Matisse habe diese Vorgehensweise sehr gut verstanden, sagt John Elderfield.
"Ausdruck, so Matisse, zeige sich nicht im Gesichtsausdruck oder Körperbewegungen, sondern in der ganzen Bildkomposition. Und genau das wollte Cézanne erreichen."
Anders gesagt: Cézanne malte nicht Menschen, er komponierte Bilder. Besonders eindrucksvoll ist in dieser Hinsicht das vierte Porträt der Madame Cézanne im roten Kleid – die Version aus dem New Yorker Metropolitan Museum. Die strenge, monumentale Gestalt von Madame ist da umgeben von einem bildmächtigen Arrangement verschiedener Gegenstände: Eine Feuerzange zu ihrer Rechten findet ein Echo im Schatten des Vorhangs zu Ihrer Linken; die Lehne des gelben Sessels korrespondiert mit einem Spiegel an der Wand.
Schaffung destrukturierter Räume
Cézanne sprengte die gängige Praxis des Porträts, sagt Xavier Rey.

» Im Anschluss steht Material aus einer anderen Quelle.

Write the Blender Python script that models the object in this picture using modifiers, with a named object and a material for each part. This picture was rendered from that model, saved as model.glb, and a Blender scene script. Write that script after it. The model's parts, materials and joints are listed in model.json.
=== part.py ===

"Er überwand die Grenzen zwischen Porträt- und Genremalerei, ebenso die zwischen Porträt- und Landschaftsmalerei durch die Monumentalität seiner Figuren. Und natürlich schaffte er auch die Grenze zwischen Stillleben und Porträt ab, indem er Verbindungen schuf zwischen der dargestellten Person und dem Bildhintergrund. Das Besondere an Cézannes Malerei ist, dass sie destrukturierte Räume schafft."
Erstaunlich, dass seit mehr als hundert Jahren niemand auf die Idee gekommen ist, Cézannes Porträts eine Ausstellung zu widmen, und umso besser, dass das im Musée d'Orsay jetzt geschieht.